• **What the task asks**: Look below and pull out each line with the word "attach".

• **Records provided**:
▶

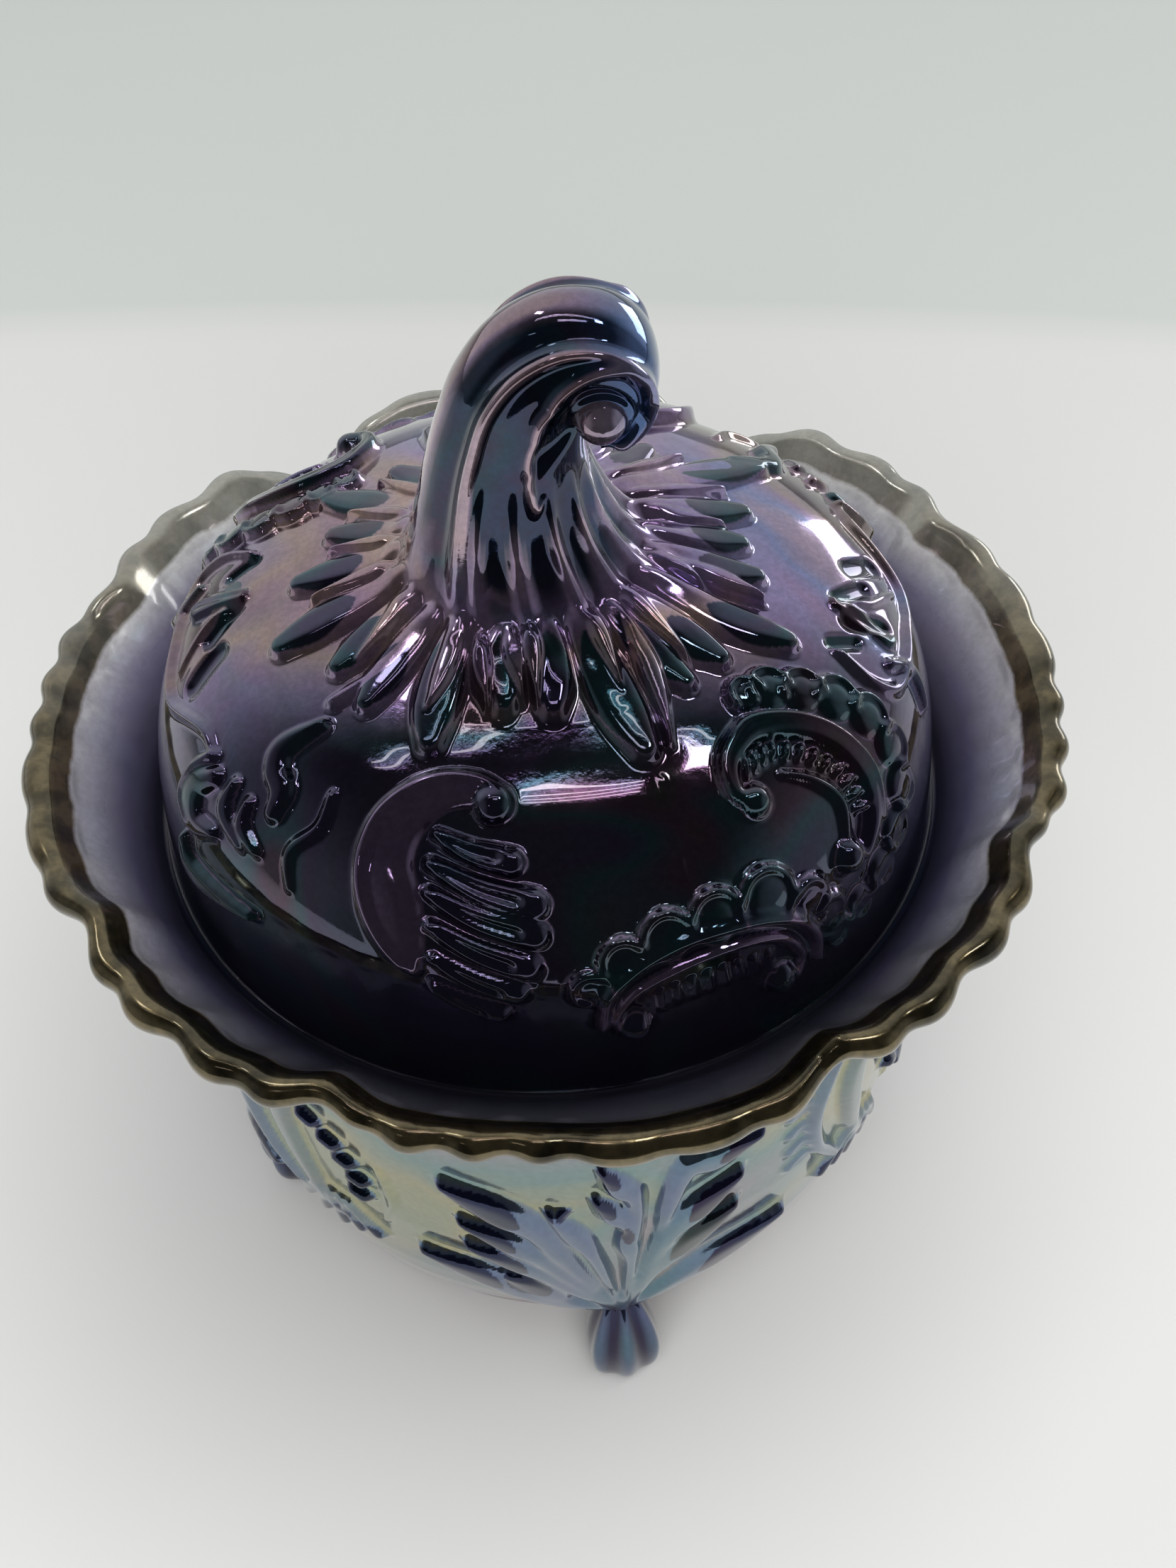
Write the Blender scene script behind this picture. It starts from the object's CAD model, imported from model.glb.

◀
▶

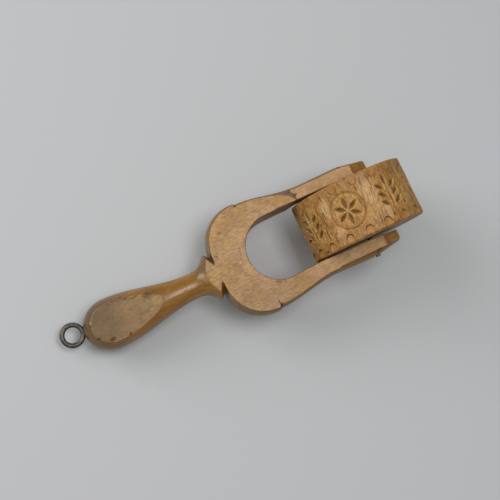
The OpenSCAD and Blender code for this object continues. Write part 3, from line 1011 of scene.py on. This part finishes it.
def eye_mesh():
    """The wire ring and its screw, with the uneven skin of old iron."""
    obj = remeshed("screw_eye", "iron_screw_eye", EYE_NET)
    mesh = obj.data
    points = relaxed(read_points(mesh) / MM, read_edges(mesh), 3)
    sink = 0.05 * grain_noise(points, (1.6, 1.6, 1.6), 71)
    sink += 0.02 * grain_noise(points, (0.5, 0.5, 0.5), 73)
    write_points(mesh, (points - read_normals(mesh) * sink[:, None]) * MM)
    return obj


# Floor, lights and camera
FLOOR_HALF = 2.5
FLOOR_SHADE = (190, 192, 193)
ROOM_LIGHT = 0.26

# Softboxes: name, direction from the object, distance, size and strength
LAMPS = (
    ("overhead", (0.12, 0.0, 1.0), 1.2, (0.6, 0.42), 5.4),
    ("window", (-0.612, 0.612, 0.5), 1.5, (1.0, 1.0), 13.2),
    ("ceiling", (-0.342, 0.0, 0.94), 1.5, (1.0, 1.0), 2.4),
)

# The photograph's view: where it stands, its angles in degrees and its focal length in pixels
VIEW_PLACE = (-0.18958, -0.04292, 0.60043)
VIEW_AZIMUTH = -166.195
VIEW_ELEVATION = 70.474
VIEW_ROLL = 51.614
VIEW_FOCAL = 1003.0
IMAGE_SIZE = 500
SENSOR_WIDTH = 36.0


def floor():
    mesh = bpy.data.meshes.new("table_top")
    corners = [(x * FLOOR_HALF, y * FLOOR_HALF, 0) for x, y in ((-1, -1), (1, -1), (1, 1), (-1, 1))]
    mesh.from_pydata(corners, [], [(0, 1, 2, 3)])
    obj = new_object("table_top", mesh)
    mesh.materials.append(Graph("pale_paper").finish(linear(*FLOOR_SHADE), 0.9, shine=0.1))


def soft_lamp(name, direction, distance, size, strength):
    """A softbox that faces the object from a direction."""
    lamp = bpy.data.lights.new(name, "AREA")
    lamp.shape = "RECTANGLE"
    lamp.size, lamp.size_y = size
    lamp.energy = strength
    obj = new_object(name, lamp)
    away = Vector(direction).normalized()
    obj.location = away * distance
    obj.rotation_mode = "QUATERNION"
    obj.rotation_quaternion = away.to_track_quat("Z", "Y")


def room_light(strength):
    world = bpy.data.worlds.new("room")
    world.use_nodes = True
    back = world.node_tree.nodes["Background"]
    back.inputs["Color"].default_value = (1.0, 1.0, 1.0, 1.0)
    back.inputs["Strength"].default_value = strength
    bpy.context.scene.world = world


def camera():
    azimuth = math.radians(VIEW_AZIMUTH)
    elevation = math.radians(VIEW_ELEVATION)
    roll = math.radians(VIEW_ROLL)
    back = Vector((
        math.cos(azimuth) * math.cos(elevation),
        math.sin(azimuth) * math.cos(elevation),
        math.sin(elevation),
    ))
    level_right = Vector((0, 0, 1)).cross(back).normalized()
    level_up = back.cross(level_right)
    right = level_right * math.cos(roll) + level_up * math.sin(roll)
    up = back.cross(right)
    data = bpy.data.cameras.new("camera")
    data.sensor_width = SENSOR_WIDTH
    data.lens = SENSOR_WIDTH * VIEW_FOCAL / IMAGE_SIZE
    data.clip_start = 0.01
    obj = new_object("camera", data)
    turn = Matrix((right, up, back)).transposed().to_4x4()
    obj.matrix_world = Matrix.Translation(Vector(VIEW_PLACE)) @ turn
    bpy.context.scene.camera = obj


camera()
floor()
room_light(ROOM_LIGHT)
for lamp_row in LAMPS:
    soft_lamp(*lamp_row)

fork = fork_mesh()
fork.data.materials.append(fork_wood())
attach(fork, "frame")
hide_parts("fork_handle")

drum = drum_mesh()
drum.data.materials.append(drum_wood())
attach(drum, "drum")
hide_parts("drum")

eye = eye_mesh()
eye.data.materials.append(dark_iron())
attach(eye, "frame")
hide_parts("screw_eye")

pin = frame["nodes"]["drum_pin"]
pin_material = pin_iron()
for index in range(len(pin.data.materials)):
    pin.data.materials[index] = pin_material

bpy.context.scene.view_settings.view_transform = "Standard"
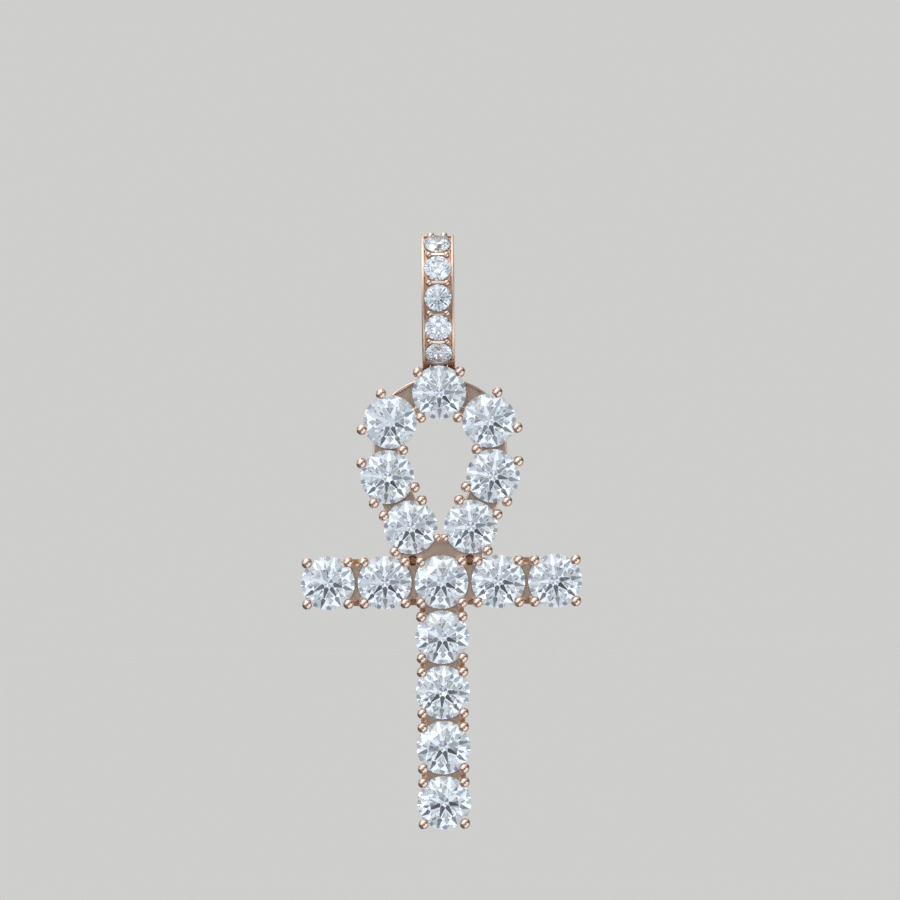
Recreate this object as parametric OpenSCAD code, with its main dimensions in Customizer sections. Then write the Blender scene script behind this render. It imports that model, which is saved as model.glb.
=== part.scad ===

◀

• **Answer to this task**:
attach(fork, "frame")
attach(drum, "drum")
attach(eye, "frame")